__Goal__.
Quote the listing below in its entirety.

__Given material__.
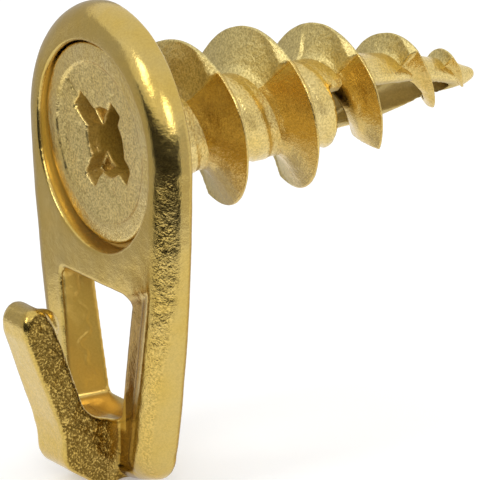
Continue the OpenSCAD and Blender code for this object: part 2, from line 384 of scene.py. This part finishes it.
# the arm's outline from the side, as (y, z)
TIP, TIP_R = (-5.6, -11.85), 1.1
BEND, BEND_R = (-0.441, -17.3), 2.1
HEEL, HEEL_R = (-2.35, -21.7), 1.6
ARM_HALF, ARM_TOP, ARM_TAPER, HEEL_TOP, HEEL_TAPER = 1.74, -11.0, 0.045, -19.6, 0.075
SWELL, SWELL_R, SWELL_LONG = (0.15, -4.38, -12.5), 1.15, 0.86
# dents low on the right rail and at its outer corner: x, y, z, radius, depth
DENTS = ((6.1, 0.25, -23.1, 0.55, 0.16), (6.0, 0.9, -23.5, 0.35, 0.1),
         (7.0, 2.0, -21.6, 0.5, 0.12), (9.7, 1.5, -0.6, 0.5, 0.05))


def plate_outline(x, z):
    """Signed distance to the plate's outline, seen from the front."""
    half_x = np.abs(x)
    side = (-(SIDE_R - TOP_R) * math.cos(SIDE_START), -(SIDE_R - TOP_R) * math.sin(SIDE_START))
    foot = (0.0, -FOOT_Z + FOOT_R)
    # the corner's centre lies inside both arcs
    r1, r2 = SIDE_R - CORNER_R, FOOT_R - CORNER_R
    dx, dz = foot[0] - side[0], foot[1] - side[1]
    d = math.hypot(dx, dz)
    a = (r1 * r1 - r2 * r2 + d * d) / (2 * d)
    h = math.sqrt(r1 * r1 - a * a)
    cx, cz = side[0] + a * dx / d + h * dz / d, side[1] + a * dz / d - h * dx / d
    d_side = np.hypot(half_x - side[0], z - side[1]) - SIDE_R
    d_foot = np.hypot(half_x - foot[0], z - foot[1]) - FOOT_R
    low = np.maximum(d_side, d_foot)
    qx, qz = half_x - cx, z - cz
    turn = np.degrees(np.arctan2(qz, qx))
    turn_side = math.degrees(math.atan2(cz - side[1], cx - side[0]))
    turn_foot = math.degrees(math.atan2(cz - foot[1], cx - foot[0]))
    low = np.where((turn < turn_side) & (turn > turn_foot), np.hypot(qx, qz) - CORNER_R, low)
    return np.where(z > math.tan(SIDE_START) * half_x, np.hypot(half_x, z) - TOP_R, low)


def plate_body(x, y, z):
    """The plate with its soft front edge, sunk ledge, window, seat and through hole."""
    half_x = np.abs(x)
    up = z - WINDOW_TOP
    outline = plate_outline(x, z)
    past_ledge = (half_x - LEDGE_HALF - up * LEDGE_TAPER) * 0.977
    ledge_ramp = (z - LEDGE_TOP - np.maximum(half_x - 4.4, 0) * 0.40) * 0.7

    # beside the ledge the face falls away a little, and comes back at the ledge's two ends
    crown = CROWN_D * np.clip(1 - np.maximum(past_ledge, 0) / CROWN_W, 0, 1) ** 1.3
    for limit in ((CROWN_TOP - z) * 0.55, (z - CROWN_FOOT) * 1.1, -ledge_ramp):
        crown = np.minimum(crown, np.maximum(limit, 0))
    crown = np.where(x > 0, crown, 0.0)
    a = outline + EDGE_R
    b = EDGE_R - y + crown
    front = np.minimum(np.maximum(a, b), 0) + np.hypot(np.maximum(a, 0), np.maximum(b, 0)) - EDGE_R
    body = smax(front, y - PLATE_T, BACK_EDGE)
    body = smax(body, outline, 0.05)

    # the sunk ledge on the window's right, which runs out in a ramp at its top and its foot
    floor_y = LEDGE_D + 0.03 * np.clip(-past_ledge, 0, 2.0)
    ledge = smax((y - floor_y) * 0.99, past_ledge, 0.10)
    ledge = smax(ledge, (y + ledge_ramp) * 0.82, 0.15)
    ledge = smax(ledge, (y - (z - LEDGE_FOOT) * 1.1) * 0.67, 0.2)
    ledge = np.maximum(ledge, 2.0 - x)
    body = smax(body, -ledge, 0.10)

    # the window: a straight right wall, one slanted left wall, and a floor that rises to the back
    window_x = WINDOW_HALF + up * WINDOW_TAPER
    left_x = LEFT_HALF + up * LEFT_TAPER
    left_x = left_x + (window_x - left_x) * np.clip(y / PLATE_T, 0, 1)
    walls = np.where(x > 0, (half_x - window_x) * 0.977, (half_x - left_x) * 0.9)
    floor = (WINDOW_FLOOR + FLOOR_RISE * (y - 0.5) - z) * 0.9455
    window = smax(smax(walls, up, 0.75), floor, 0.5)
    body = smax(body, -window, 0.2)

    seat = np.maximum(np.hypot(x - SEAT_X, z - SEAT_Z) - SEAT_R, y - SEAT_D)
    body = smax(body, -seat, 0.22)
    return smax(body, PASS_R - np.hypot(x, z), 0.12)


def arm_body(x, y, z):
    """The upturned arm, drawn from the side, with the small swelling behind its tip."""
    side = (arc_points(TIP, TIP_R, 188, 20, 16) + [(-3.98, -13.0)] + arc_points(BEND, BEND_R, 197, 255, 10) +
            [(0.5, -19.8), (1.1, -19.95), (1.1, -24.2), (-0.2, -24.42), (-1.42, -24.25)] +
            arc_points(HEEL, HEEL_R, 236, 182, 8) +
            [(-4.02, -20.6), (-4.3, -19.4), (-6.22, -13.9), (-6.62, -12.8)])
    half = ARM_HALF + (ARM_TOP - z) * ARM_TAPER
    half = np.where(z < HEEL_TOP, half - (HEEL_TOP - z) * HEEL_TAPER, half)
    # soft along the front, sharper along the back, rounder at the tip
    behind = (y + 5.05) * 0.94 + (z + 13.6) * 0.34
    edge = 0.14 + 0.28 * ease(-behind, -0.5, 0.9) + 0.40 * ease(z, -12.4, -11.2)
    arm = smax(outline_distance(y, z, side), np.abs(x) - half, edge)
    swell_z = (z - SWELL[2]) * SWELL_LONG
    swell = np.sqrt((x - SWELL[0]) ** 2 + (y - SWELL[1]) ** 2 + swell_z ** 2) - SWELL_R
    return smin(arm, swell, 0.35)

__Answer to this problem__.
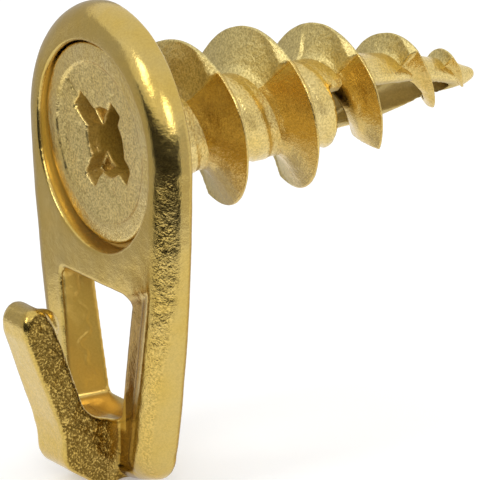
Continue the OpenSCAD and Blender code for this object: part 2, from line 384 of scene.py. This part finishes it.
# the arm's outline from the side, as (y, z)
TIP, TIP_R = (-5.6, -11.85), 1.1
BEND, BEND_R = (-0.441, -17.3), 2.1
HEEL, HEEL_R = (-2.35, -21.7), 1.6
ARM_HALF, ARM_TOP, ARM_TAPER, HEEL_TOP, HEEL_TAPER = 1.74, -11.0, 0.045, -19.6, 0.075
SWELL, SWELL_R, SWELL_LONG = (0.15, -4.38, -12.5), 1.15, 0.86
# dents low on the right rail and at its outer corner: x, y, z, radius, depth
DENTS = ((6.1, 0.25, -23.1, 0.55, 0.16), (6.0, 0.9, -23.5, 0.35, 0.1),
         (7.0, 2.0, -21.6, 0.5, 0.12), (9.7, 1.5, -0.6, 0.5, 0.05))


def plate_outline(x, z):
    """Signed distance to the plate's outline, seen from the front."""
    half_x = np.abs(x)
    side = (-(SIDE_R - TOP_R) * math.cos(SIDE_START), -(SIDE_R - TOP_R) * math.sin(SIDE_START))
    foot = (0.0, -FOOT_Z + FOOT_R)
    # the corner's centre lies inside both arcs
    r1, r2 = SIDE_R - CORNER_R, FOOT_R - CORNER_R
    dx, dz = foot[0] - side[0], foot[1] - side[1]
    d = math.hypot(dx, dz)
    a = (r1 * r1 - r2 * r2 + d * d) / (2 * d)
    h = math.sqrt(r1 * r1 - a * a)
    cx, cz = side[0] + a * dx / d + h * dz / d, side[1] + a * dz / d - h * dx / d
    d_side = np.hypot(half_x - side[0], z - side[1]) - SIDE_R
    d_foot = np.hypot(half_x - foot[0], z - foot[1]) - FOOT_R
    low = np.maximum(d_side, d_foot)
    qx, qz = half_x - cx, z - cz
    turn = np.degrees(np.arctan2(qz, qx))
    turn_side = math.degrees(math.atan2(cz - side[1], cx - side[0]))
    turn_foot = math.degrees(math.atan2(cz - foot[1], cx - foot[0]))
    low = np.where((turn < turn_side) & (turn > turn_foot), np.hypot(qx, qz) - CORNER_R, low)
    return np.where(z > math.tan(SIDE_START) * half_x, np.hypot(half_x, z) - TOP_R, low)


def plate_body(x, y, z):
    """The plate with its soft front edge, sunk ledge, window, seat and through hole."""
    half_x = np.abs(x)
    up = z - WINDOW_TOP
    outline = plate_outline(x, z)
    past_ledge = (half_x - LEDGE_HALF - up * LEDGE_TAPER) * 0.977
    ledge_ramp = (z - LEDGE_TOP - np.maximum(half_x - 4.4, 0) * 0.40) * 0.7

    # beside the ledge the face falls away a little, and comes back at the ledge's two ends
    crown = CROWN_D * np.clip(1 - np.maximum(past_ledge, 0) / CROWN_W, 0, 1) ** 1.3
    for limit in ((CROWN_TOP - z) * 0.55, (z - CROWN_FOOT) * 1.1, -ledge_ramp):
        crown = np.minimum(crown, np.maximum(limit, 0))
    crown = np.where(x > 0, crown, 0.0)
    a = outline + EDGE_R
    b = EDGE_R - y + crown
    front = np.minimum(np.maximum(a, b), 0) + np.hypot(np.maximum(a, 0), np.maximum(b, 0)) - EDGE_R
    body = smax(front, y - PLATE_T, BACK_EDGE)
    body = smax(body, outline, 0.05)

    # the sunk ledge on the window's right, which runs out in a ramp at its top and its foot
    floor_y = LEDGE_D + 0.03 * np.clip(-past_ledge, 0, 2.0)
    ledge = smax((y - floor_y) * 0.99, past_ledge, 0.10)
    ledge = smax(ledge, (y + ledge_ramp) * 0.82, 0.15)
    ledge = smax(ledge, (y - (z - LEDGE_FOOT) * 1.1) * 0.67, 0.2)
    ledge = np.maximum(ledge, 2.0 - x)
    body = smax(body, -ledge, 0.10)

    # the window: a straight right wall, one slanted left wall, and a floor that rises to the back
    window_x = WINDOW_HALF + up * WINDOW_TAPER
    left_x = LEFT_HALF + up * LEFT_TAPER
    left_x = left_x + (window_x - left_x) * np.clip(y / PLATE_T, 0, 1)
    walls = np.where(x > 0, (half_x - window_x) * 0.977, (half_x - left_x) * 0.9)
    floor = (WINDOW_FLOOR + FLOOR_RISE * (y - 0.5) - z) * 0.9455
    window = smax(smax(walls, up, 0.75), floor, 0.5)
    body = smax(body, -window, 0.2)

    seat = np.maximum(np.hypot(x - SEAT_X, z - SEAT_Z) - SEAT_R, y - SEAT_D)
    body = smax(body, -seat, 0.22)
    return smax(body, PASS_R - np.hypot(x, z), 0.12)


def arm_body(x, y, z):
    """The upturned arm, drawn from the side, with the small swelling behind its tip."""
    side = (arc_points(TIP, TIP_R, 188, 20, 16) + [(-3.98, -13.0)] + arc_points(BEND, BEND_R, 197, 255, 10) +
            [(0.5, -19.8), (1.1, -19.95), (1.1, -24.2), (-0.2, -24.42), (-1.42, -24.25)] +
            arc_points(HEEL, HEEL_R, 236, 182, 8) +
            [(-4.02, -20.6), (-4.3, -19.4), (-6.22, -13.9), (-6.62, -12.8)])
    half = ARM_HALF + (ARM_TOP - z) * ARM_TAPER
    half = np.where(z < HEEL_TOP, half - (HEEL_TOP - z) * HEEL_TAPER, half)
    # soft along the front, sharper along the back, rounder at the tip
    behind = (y + 5.05) * 0.94 + (z + 13.6) * 0.34
    edge = 0.14 + 0.28 * ease(-behind, -0.5, 0.9) + 0.40 * ease(z, -12.4, -11.2)
    arm = smax(outline_distance(y, z, side), np.abs(x) - half, edge)
    swell_z = (z - SWELL[2]) * SWELL_LONG
    swell = np.sqrt((x - SWELL[0]) ** 2 + (y - SWELL[1]) ** 2 + swell_z ** 2) - SWELL_R
    return smin(arm, swell, 0.35)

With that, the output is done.